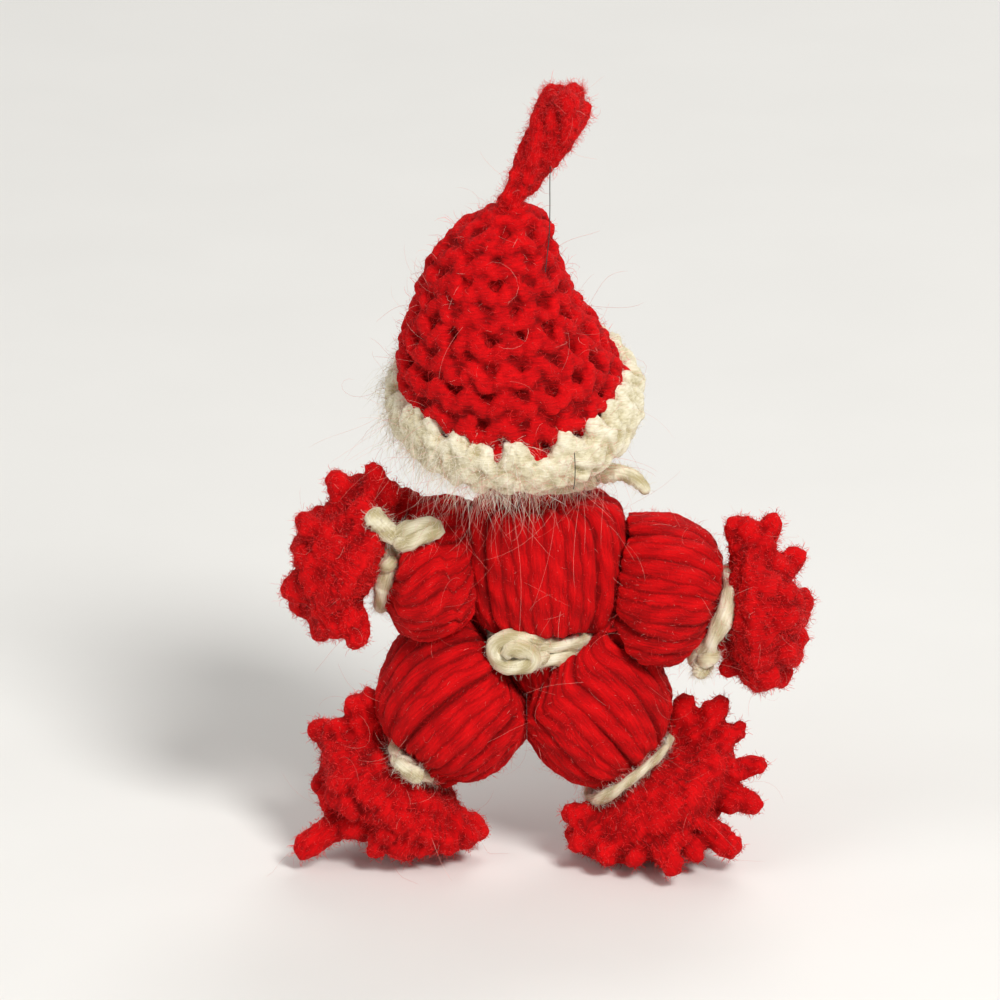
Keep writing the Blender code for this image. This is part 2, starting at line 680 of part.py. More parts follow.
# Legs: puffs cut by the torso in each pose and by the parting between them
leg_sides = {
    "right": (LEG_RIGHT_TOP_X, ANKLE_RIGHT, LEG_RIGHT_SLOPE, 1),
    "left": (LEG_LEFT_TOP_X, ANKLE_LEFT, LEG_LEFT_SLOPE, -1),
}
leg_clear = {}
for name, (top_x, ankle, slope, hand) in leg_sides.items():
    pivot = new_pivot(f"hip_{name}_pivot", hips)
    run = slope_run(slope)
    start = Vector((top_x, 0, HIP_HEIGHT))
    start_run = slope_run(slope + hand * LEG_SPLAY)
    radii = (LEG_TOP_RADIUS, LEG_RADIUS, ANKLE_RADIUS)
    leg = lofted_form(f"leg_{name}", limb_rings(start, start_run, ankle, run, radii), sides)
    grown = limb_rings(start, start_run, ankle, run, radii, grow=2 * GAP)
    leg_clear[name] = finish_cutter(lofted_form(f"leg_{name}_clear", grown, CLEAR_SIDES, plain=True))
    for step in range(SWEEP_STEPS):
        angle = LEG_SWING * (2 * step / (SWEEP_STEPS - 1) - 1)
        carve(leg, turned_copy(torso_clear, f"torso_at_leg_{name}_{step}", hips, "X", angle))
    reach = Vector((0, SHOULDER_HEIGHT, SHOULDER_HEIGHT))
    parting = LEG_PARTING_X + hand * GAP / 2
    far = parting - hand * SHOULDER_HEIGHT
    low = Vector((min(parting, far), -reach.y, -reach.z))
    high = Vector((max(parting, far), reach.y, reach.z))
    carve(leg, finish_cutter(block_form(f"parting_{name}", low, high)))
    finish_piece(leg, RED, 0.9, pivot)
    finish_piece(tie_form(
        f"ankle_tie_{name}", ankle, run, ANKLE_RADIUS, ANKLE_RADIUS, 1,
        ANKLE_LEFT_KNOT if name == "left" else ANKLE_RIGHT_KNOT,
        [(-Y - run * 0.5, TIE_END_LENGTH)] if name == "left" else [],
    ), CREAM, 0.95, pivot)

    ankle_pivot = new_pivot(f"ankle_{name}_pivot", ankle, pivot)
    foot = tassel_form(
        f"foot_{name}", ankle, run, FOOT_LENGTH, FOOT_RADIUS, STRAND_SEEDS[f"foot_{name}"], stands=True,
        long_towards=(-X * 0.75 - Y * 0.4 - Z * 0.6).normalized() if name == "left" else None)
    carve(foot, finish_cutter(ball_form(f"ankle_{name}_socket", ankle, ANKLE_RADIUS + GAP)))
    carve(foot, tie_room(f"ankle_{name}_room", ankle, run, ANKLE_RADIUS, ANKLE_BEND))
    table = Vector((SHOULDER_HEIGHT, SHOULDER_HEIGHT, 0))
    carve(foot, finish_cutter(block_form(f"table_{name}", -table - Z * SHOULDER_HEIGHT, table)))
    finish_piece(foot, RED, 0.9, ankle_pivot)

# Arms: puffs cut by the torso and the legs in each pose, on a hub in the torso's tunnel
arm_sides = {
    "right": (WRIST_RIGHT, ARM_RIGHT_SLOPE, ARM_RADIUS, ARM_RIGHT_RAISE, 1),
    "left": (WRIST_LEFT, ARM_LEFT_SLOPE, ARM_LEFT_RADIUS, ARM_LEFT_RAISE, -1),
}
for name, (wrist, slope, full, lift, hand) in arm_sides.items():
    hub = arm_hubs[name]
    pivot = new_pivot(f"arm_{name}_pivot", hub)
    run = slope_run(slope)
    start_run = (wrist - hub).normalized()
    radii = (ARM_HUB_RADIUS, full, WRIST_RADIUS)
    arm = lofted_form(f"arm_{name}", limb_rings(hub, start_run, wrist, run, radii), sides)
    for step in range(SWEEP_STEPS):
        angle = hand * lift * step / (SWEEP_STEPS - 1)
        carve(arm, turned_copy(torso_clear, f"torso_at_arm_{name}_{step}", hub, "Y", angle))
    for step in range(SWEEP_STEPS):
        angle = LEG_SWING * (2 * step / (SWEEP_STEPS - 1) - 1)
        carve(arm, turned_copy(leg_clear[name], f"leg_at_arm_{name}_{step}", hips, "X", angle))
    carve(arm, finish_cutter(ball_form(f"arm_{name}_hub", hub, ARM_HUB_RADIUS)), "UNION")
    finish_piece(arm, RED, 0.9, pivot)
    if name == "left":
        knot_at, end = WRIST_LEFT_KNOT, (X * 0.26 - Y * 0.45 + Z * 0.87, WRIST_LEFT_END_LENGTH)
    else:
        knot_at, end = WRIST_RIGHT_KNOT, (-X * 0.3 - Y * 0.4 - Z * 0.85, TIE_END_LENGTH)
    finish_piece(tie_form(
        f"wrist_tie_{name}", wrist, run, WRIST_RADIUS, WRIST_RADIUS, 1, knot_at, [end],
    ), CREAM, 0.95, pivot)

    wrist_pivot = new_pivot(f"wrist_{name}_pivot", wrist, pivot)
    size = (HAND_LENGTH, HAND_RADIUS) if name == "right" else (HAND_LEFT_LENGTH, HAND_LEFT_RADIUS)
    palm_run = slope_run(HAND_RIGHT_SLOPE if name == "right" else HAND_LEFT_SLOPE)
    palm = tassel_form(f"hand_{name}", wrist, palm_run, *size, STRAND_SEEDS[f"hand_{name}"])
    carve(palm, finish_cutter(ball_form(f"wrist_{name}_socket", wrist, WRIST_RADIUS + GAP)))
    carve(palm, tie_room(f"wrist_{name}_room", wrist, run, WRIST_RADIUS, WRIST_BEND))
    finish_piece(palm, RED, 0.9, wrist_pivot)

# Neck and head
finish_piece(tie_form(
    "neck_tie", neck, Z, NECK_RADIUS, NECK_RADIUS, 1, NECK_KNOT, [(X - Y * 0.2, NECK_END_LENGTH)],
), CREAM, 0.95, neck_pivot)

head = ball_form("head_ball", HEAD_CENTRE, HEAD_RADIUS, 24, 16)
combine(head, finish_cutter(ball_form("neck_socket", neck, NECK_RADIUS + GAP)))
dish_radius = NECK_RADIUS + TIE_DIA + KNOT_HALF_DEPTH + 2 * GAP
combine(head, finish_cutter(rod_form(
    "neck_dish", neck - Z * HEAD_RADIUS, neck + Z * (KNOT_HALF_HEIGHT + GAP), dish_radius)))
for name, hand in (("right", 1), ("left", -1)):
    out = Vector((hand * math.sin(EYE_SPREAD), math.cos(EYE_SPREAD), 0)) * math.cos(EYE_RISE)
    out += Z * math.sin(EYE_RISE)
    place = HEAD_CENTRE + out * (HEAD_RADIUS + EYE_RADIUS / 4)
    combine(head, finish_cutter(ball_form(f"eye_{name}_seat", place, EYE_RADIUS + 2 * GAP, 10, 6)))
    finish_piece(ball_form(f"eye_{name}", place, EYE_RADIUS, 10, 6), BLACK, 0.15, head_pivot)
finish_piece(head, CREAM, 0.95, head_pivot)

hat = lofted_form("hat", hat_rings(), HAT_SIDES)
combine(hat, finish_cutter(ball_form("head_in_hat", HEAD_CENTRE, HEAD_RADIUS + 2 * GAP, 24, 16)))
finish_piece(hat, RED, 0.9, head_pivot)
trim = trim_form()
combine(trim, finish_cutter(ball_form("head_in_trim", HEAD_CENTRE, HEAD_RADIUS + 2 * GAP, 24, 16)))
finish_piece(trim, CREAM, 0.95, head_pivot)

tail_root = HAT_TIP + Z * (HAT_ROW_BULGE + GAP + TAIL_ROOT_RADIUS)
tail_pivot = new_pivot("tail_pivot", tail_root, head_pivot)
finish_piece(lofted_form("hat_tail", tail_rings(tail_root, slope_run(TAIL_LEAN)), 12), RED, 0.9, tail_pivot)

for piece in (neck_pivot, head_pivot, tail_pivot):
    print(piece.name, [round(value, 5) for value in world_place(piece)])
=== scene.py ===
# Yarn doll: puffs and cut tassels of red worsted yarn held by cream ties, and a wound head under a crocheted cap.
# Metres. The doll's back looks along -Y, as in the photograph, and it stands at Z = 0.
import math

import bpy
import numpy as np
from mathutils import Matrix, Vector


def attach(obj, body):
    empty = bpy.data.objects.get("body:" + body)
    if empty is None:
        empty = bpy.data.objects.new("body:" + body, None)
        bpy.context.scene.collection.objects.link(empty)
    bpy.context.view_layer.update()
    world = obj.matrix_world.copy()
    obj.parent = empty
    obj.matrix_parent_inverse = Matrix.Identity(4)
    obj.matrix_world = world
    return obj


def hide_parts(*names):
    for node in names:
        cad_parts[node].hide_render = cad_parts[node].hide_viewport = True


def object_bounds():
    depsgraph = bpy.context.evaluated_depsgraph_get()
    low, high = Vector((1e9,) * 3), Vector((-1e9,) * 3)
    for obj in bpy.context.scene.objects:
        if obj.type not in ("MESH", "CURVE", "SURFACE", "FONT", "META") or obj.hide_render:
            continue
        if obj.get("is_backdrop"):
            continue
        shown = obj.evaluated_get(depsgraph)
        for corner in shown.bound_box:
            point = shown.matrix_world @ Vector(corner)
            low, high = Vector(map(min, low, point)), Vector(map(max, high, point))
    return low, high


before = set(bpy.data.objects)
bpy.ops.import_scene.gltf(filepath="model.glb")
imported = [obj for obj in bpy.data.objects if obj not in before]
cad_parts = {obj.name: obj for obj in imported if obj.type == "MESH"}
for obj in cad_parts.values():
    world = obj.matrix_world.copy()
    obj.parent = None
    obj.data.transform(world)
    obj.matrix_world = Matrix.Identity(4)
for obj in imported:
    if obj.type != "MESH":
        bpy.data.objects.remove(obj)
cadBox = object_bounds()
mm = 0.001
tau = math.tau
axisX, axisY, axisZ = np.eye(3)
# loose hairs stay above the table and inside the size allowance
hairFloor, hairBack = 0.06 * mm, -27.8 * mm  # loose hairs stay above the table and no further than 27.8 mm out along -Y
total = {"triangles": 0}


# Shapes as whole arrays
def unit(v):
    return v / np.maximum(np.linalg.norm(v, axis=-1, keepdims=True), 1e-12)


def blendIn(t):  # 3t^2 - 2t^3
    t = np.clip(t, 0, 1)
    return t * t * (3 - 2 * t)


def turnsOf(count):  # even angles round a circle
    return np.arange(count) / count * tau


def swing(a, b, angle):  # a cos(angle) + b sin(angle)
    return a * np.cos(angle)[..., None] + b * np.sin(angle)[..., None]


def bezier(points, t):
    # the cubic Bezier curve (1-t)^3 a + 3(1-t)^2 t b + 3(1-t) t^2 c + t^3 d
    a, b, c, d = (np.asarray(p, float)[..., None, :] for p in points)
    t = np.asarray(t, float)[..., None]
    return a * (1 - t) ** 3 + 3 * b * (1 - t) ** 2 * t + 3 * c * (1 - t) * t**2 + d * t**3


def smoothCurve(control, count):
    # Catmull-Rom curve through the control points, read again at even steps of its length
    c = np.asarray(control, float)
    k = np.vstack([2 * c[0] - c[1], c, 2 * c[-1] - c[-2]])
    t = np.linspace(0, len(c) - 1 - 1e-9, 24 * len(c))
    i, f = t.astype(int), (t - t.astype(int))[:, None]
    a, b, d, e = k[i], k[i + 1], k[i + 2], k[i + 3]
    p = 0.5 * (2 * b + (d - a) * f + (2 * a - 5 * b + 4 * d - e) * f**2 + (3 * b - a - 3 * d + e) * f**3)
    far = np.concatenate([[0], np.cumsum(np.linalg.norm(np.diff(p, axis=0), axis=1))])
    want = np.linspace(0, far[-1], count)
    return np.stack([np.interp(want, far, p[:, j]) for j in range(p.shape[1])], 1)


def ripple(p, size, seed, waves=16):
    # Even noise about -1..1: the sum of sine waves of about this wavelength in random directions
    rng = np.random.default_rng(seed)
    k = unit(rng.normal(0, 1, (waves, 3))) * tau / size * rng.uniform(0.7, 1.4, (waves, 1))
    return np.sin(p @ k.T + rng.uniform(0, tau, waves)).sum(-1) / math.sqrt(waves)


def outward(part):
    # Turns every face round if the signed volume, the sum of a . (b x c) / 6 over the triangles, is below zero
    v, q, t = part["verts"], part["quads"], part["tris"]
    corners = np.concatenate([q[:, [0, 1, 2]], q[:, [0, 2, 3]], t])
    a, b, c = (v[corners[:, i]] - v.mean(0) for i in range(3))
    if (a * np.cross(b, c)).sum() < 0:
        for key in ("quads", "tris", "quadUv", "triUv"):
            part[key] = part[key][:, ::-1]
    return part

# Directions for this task
Copy out precisely the lines that begin at the line containing "for piece in" and end at the line containing "for corner in", including both; write nothing else.

# Output below
for piece in (neck_pivot, head_pivot, tail_pivot):
    print(piece.name, [round(value, 5) for value in world_place(piece)])
=== scene.py ===
# Yarn doll: puffs and cut tassels of red worsted yarn held by cream ties, and a wound head under a crocheted cap.
# Metres. The doll's back looks along -Y, as in the photograph, and it stands at Z = 0.
import math

import bpy
import numpy as np
from mathutils import Matrix, Vector


def attach(obj, body):
    empty = bpy.data.objects.get("body:" + body)
    if empty is None:
        empty = bpy.data.objects.new("body:" + body, None)
        bpy.context.scene.collection.objects.link(empty)
    bpy.context.view_layer.update()
    world = obj.matrix_world.copy()
    obj.parent = empty
    obj.matrix_parent_inverse = Matrix.Identity(4)
    obj.matrix_world = world
    return obj


def hide_parts(*names):
    for node in names:
        cad_parts[node].hide_render = cad_parts[node].hide_viewport = True


def object_bounds():
    depsgraph = bpy.context.evaluated_depsgraph_get()
    low, high = Vector((1e9,) * 3), Vector((-1e9,) * 3)
    for obj in bpy.context.scene.objects:
        if obj.type not in ("MESH", "CURVE", "SURFACE", "FONT", "META") or obj.hide_render:
            continue
        if obj.get("is_backdrop"):
            continue
        shown = obj.evaluated_get(depsgraph)
        for corner in shown.bound_box:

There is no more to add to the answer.